- - - - - - - - - - - - -

Tuesday, June 12, 2012

.news.nz

TVNZ are about to follow where TV3 went some years ago when they launched a separate news website. Via Dan News:

TVNZ’s online news has undergone a makeover to align more closely with its on-air counterpart and now has its own dedicated site, onenews.co.nz.

The new site will be home to all of TVNZ’s news content, while the tvnz.co.nz homepage will continue to have a strong news presence in the short term to navigate users through to onenews.co.nz.
[...]
onenews.co.nz launches at 11pm on Tuesday, June 12th, in time for exclusive streaming of Wimbledon from June 25th, and extensive 2012 London Olympics coverage in July and August.
The new site will have 24-hour Games coverage, including video highlights, live text updates, extended interviews [...]
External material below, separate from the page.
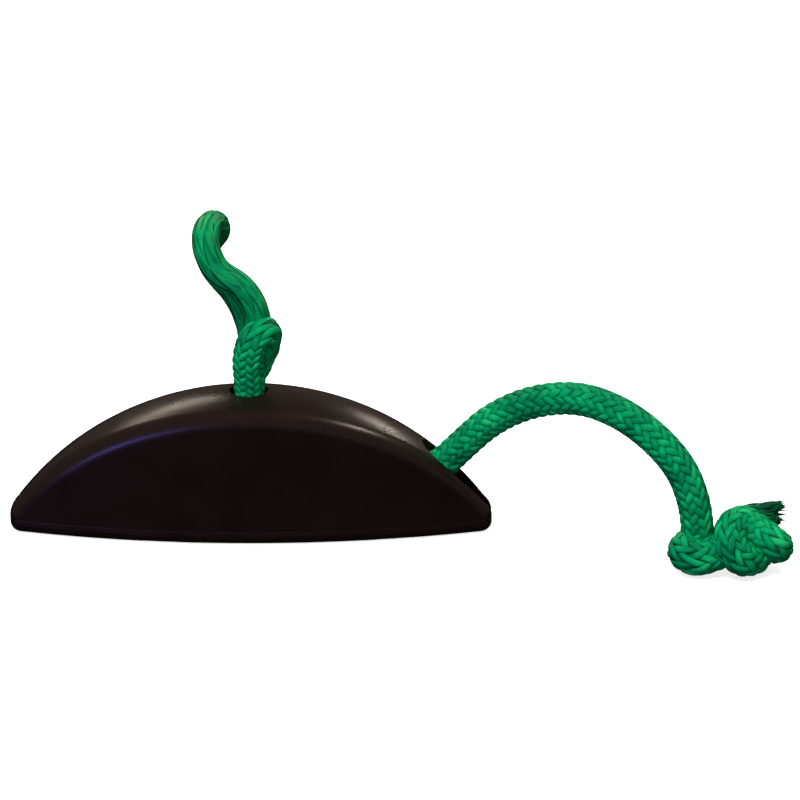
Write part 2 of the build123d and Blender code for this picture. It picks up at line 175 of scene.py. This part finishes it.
# %% [markdown]
# ## How a braid is built
# The line is a twenty-four-carrier braid: twelve flat yarns wind one way and twelve the other, and each goes
# over two and under two, which draws columns of small Vs along the line. A bump map can't give the scalloped
# outline or the dark gaps between the columns, so every yarn is real here. Its middle follows a helix, and it
# rises over two yarns and sinks under the next two, so its height depends only on where it is on the line's
# round. Inside is a plain core, which closes the small gaps.
#
# Yarn height, wave and cover are shares: of the radius, of the radius and of the room that a yarn has.

# %% Braid
def braid(name, frames, radius, lead, carriers=12, sides=8, yarn_height=0.1, wave=0.085, cover=1.12):
    """A braided rope on the given frames. Radius and lead are numbers or one value for each point."""
    count = len(frames["along"])
    radius, lead = (np.broadcast_to(np.asarray(value, float), (count,)) for value in (radius, lead))
    turning = 2 * math.pi / lead
    turned = np.cumsum((turning[1:] + turning[:-1]) / 2 * np.diff(frames["along"]))
    turn = np.r_[0, turned] + frames["turn_before"]
    half_height, rise = yarn_height * radius, wave * radius
    helix_radius = radius - half_height - rise
    slope = np.arctan(2 * math.pi * helix_radius / lead)
    half_width = cover * math.pi * helix_radius / carriers * np.cos(slope)
    section = np.arange(sides) / sides * 2 * math.pi
    flat_across = np.sign(np.cos(section)) * np.abs(np.cos(section)) ** 0.75
    dice = random.Random(1)
    tubes = []
    for hand in (1, -1):
        for carrier in range(carriers):
            angle = hand * turn + carrier * 2 * math.pi / carriers
            ripple = hand * np.cos(carriers / 2 * angle - math.pi / 4)
            out = np.cos(angle)[:, None] * frames["side"] + np.sin(angle)[:, None] * frames["up"]
            yarn = frames["middle"] + out * (helix_radius + rise * ripple)[:, None]
            run = np.gradient(yarn, axis=0)
            run /= np.linalg.norm(run, axis=1, keepdims=True)
            out -= run * np.sum(out * run, axis=1, keepdims=True)
            out /= np.linalg.norm(out, axis=1, keepdims=True)
            width = half_width * dice.uniform(0.9, 1.04) * (1 + 0.08 * ripple)
            rings = yarn[:, None] + (
                np.cross(run, out)[:, None] * (width[:, None] * flat_across)[..., None]
                + out[:, None] * (half_height[:, None] * np.sin(section))[..., None]
            )
            # How high a point stands on the line's round; the finish paints shade by it, darker down in the
            # gaps.
            height = 0.5 + 0.3 * ripple[:, None] + 0.2 * np.sin(section)
            tubes.append((rings, dice.random(), height))
    core_sides = 12
    core_section = np.arange(core_sides) / core_sides * 2 * math.pi
    core = frames["middle"][:, None] + (helix_radius - half_height)[:, None, None] * (
        frames["side"][:, None] * np.cos(core_section)[:, None]
        + frames["up"][:, None] * np.sin(core_section)[:, None]
    )
    # The core has the lowest height, so it gets the darkest painted shade.
    tubes.append((core, 0.5, np.zeros(core.shape[:2])))
    return skin(name, tubes)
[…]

Not so sure that lumping, dumping and squeezing the sports into it will do much - the way it looks from the press release is that it's all about bloody sports. Aren't people who are after the news just after the news?... not sports - which is NOT news.
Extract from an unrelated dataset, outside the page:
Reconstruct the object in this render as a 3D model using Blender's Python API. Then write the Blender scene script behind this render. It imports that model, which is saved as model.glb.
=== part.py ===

Anyway, regardless of how polluted the news site will be with the irrelevancies of games I'm predicting the same significant traffic movements that occurred with TV3 when they divided their web presence will also happen to TVNZ.

At the moment tvnz.co.nz is listed by Alexa as the 19th most visited website in the country. Alexa is a rough estimate, but I regard it as being fairly indicative at the top end. 3news.co.nz is listed as 81st while the older main site, tv3.co.nz is 96th.  This will almost certainly be replecated when TVNZ make the split. A great deal of clicking links to and fro between the sites will probably keep them within range of each other (see graph below) as TV3 does.

The interesting aspect is how powerful the news content is. News really does lead - not just by broadcasting it at 6pm when prime time starts rolling and maximum audience becomes available - but also as evidenced by the amount of internet users seeking out the news during the day (as opposed to seeking out programmes, scheduling information etc. handled hitherto by the old site). So we can see how important the news function is to television networks and why giving it a more distinctive presence online and (at least giving a sense of) depth is a positive move.

It was my intention to show in a graph format what happened to the internet traffic when TV3 made the split, but unfortunately the graph at Alexa won't let me go back that far (the split was about five or so years ago now). What I recall is that TV3.co.nz very rapidly (within a week or two) lost over half its audience, while 3news.co.nz went from nothing to about triple what the old site is (and about where the old site was before the change) see the graph above. 

So all up - from what I recall - was that while the old site lost audience from the change it was more than made up for by the news site as the overall effect was to increase the total traffic. Whether or not the resources also flow into the frontline production is another issue.